PROVIDED BY FIRST CONGREGATIONAL UNITED CHURCH OF CHRIST

The First Congregational United Church of Christ is hosting a pipe organ concert to celebrate the instrument’s centennial. Three guest artists will perform at 1 p.m. on Sunday at the church, 2201 Woodlawn Ave. in Boise. It’s open to the public; donations to the organ fund are encouraged.

“Marche Funebre et Chante Seraphique” by Alexandre Guilmant, one of the pieces in Sunday’s program, was played at the organ’s inaugural concert in 1912.

The organ was built by W.W. Kimball in Chicago and dedicated in Boise on Sept. 27, 1912 — two decades after the congregation’s founding in 1891. The organ was installed in the church’s original home, now the site of the J.R. Williams Building south of the State Capitol. The organ’s arrival in Boise was big news, inspiring three stories in The Idaho Statesman in the summer and fall of 1912. At $4,000, its cost represented 10 percent of the church’s $40,000 building fund.

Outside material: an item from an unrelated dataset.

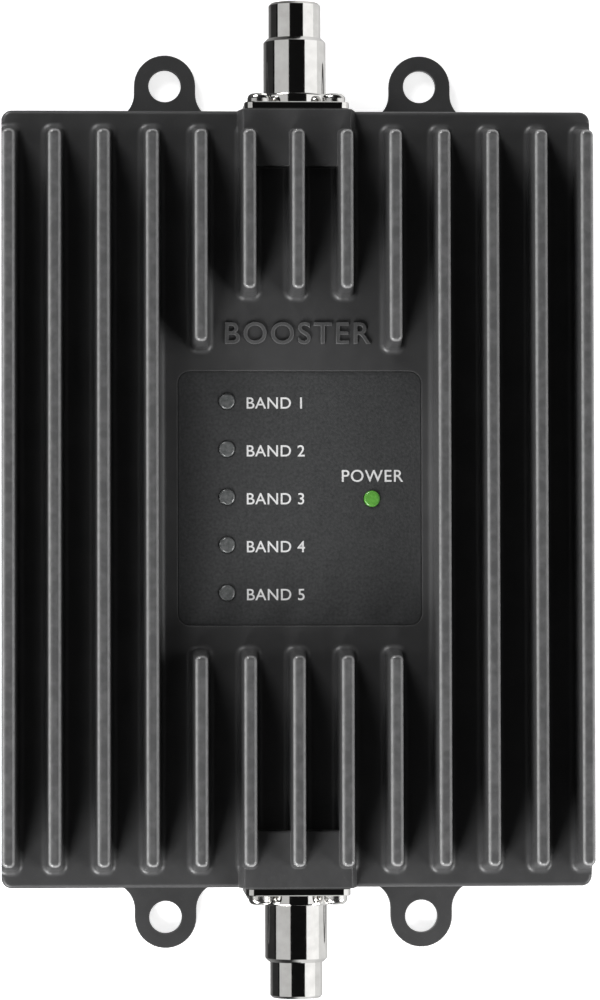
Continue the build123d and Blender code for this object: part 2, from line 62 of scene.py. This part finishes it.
def add_camera():
    """A long lens almost straight above the finned face, a little to the left of and below its middle."""
    data = bpy.data.cameras.new("camera")
    data.lens = CAMERA_LENS
    data.sensor_width = CAMERA_SENSOR
    data.shift_x, data.shift_y = CAMERA_SHIFT
    data.clip_start, data.clip_end = CAMERA_CLIP
    camera = bpy.data.objects.new("camera", data)
    scene.collection.objects.link(camera)
    aim = (CAMERA_TARGET - CAMERA_PLACE).normalized()
    right = aim.cross(Vector((0.0, 1.0, 0.0))).normalized()
    upright = Matrix((right, right.cross(aim), -aim)).transposed() @ Matrix.Rotation(CAMERA_ROLL, 3, "Z")
    camera.matrix_world = Matrix.Translation(CAMERA_PLACE) @ upright.to_4x4()
    scene.camera = camera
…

Congregation on the move: The church moved to its home at 23rd and Woodlawn Streets in 1967. The instrument was packed up for the move and stored for more than a year while the new church was being built. The re-installation took six weeks and required a bit of creativity. One 16-foot pipe had to be bent to fit the new space.

How does it compare? The First Congregation’s organ has 698 pipes. Notre Dame in Paris has about 8,000. The organ in the Salt Lake Tabernacle has 11,623 pipes. Macy’s in Philadelphia has what some claim is the largest pipe organ in the world with 28,543 pipes.